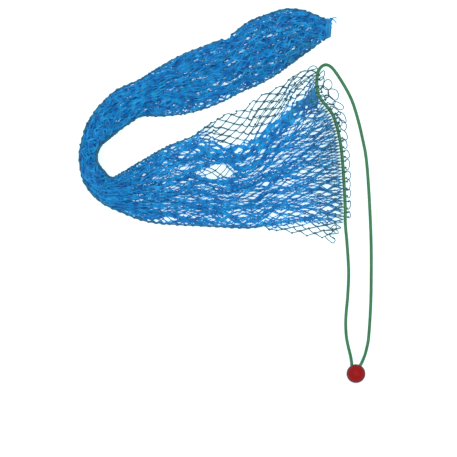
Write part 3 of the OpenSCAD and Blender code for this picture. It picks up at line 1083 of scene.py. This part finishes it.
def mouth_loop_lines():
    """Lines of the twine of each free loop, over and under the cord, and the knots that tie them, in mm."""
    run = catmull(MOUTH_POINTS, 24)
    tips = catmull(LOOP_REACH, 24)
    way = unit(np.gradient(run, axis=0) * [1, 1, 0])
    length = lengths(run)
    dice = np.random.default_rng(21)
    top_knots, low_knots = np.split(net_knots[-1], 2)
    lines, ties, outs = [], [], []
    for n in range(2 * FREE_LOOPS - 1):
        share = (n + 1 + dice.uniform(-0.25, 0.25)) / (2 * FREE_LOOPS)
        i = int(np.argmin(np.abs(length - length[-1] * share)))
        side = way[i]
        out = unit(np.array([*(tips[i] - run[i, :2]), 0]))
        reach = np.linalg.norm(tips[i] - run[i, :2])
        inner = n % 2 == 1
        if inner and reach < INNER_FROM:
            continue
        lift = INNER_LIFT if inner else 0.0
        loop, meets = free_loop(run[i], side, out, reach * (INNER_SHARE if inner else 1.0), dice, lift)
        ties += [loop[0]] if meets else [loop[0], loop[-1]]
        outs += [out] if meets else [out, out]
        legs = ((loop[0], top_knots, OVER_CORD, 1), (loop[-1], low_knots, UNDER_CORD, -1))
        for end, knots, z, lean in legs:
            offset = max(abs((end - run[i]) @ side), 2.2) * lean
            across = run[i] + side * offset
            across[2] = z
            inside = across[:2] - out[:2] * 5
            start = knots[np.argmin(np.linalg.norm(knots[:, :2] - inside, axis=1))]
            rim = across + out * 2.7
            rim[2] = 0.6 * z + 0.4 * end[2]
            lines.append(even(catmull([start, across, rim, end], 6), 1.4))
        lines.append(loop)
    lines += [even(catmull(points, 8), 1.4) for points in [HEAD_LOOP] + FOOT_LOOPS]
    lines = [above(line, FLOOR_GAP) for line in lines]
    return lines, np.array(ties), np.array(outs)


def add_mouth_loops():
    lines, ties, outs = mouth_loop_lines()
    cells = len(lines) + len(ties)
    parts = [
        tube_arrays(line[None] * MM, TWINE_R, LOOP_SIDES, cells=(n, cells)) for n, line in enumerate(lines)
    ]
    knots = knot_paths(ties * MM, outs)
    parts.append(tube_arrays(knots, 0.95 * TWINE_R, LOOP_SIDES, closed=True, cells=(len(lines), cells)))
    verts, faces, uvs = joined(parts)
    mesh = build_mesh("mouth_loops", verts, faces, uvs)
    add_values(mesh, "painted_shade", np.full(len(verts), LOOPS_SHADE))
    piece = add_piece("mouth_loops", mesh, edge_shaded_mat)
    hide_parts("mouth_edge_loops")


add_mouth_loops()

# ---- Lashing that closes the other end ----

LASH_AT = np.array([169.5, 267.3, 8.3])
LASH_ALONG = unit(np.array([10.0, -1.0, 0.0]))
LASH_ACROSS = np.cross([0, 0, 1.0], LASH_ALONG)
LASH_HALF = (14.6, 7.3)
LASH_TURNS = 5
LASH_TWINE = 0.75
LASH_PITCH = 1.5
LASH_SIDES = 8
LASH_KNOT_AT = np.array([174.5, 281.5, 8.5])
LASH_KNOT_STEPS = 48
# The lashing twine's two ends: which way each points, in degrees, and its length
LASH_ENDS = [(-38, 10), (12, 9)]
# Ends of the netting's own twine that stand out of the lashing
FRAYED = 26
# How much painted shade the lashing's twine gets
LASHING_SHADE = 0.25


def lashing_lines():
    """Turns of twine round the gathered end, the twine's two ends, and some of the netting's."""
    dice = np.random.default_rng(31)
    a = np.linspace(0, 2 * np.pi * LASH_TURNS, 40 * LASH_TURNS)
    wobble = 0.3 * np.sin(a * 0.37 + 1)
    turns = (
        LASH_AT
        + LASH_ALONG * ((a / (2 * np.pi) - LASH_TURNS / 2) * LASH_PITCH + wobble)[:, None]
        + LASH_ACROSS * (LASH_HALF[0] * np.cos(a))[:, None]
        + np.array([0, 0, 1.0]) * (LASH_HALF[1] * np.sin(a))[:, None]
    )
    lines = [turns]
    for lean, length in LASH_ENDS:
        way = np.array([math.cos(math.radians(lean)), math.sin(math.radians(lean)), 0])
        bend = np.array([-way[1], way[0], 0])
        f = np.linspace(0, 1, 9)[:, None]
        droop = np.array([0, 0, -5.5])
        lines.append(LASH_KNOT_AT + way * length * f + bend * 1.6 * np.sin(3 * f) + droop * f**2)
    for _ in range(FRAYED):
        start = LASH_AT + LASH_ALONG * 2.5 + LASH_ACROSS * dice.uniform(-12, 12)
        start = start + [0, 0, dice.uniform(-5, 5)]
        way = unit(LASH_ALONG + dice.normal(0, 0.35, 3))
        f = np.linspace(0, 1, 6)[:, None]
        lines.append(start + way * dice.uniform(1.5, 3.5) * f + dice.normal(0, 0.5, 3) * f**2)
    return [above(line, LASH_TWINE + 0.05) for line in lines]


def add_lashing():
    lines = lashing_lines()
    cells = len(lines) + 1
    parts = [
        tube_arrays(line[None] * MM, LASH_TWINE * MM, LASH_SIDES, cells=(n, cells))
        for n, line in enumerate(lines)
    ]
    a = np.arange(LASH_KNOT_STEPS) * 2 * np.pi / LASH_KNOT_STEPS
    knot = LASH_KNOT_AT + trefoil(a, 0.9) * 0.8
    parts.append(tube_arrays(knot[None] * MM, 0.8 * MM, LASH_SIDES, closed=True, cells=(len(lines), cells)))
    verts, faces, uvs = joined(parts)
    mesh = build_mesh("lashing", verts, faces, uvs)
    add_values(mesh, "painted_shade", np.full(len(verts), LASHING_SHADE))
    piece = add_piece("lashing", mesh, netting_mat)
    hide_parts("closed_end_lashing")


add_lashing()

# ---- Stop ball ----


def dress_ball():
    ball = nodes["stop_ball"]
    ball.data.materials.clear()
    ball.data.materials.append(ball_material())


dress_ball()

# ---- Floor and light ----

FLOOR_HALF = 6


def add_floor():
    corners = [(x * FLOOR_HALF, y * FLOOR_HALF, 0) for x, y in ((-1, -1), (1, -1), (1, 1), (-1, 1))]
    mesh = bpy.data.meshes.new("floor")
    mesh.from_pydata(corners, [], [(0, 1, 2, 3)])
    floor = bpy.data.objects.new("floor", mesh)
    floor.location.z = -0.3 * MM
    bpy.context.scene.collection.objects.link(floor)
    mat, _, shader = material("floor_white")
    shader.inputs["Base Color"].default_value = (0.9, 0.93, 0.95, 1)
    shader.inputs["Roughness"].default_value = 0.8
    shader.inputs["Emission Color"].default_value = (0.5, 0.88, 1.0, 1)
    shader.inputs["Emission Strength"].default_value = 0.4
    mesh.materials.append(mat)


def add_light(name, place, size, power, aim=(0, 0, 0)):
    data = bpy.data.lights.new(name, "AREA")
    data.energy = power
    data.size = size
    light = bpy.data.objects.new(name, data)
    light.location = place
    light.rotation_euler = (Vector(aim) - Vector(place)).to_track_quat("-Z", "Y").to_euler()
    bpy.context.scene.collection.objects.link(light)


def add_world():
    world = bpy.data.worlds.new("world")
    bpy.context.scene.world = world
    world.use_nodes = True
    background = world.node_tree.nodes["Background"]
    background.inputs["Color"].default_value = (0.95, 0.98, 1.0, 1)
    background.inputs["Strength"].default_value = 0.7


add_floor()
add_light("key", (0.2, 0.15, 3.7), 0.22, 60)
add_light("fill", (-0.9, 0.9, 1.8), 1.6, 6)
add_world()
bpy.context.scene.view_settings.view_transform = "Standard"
-*-
### EXERCISE DETAILS:
Gather every line containing the word "scene" and copy it.

### EXERCISE SOLUTION:
Write part 3 of the OpenSCAD and Blender code for this picture. It picks up at line 1083 of scene.py. This part finishes it.
    bpy.context.scene.collection.objects.link(floor)
    bpy.context.scene.collection.objects.link(light)
    bpy.context.scene.world = world
bpy.context.scene.view_settings.view_transform = "Standard"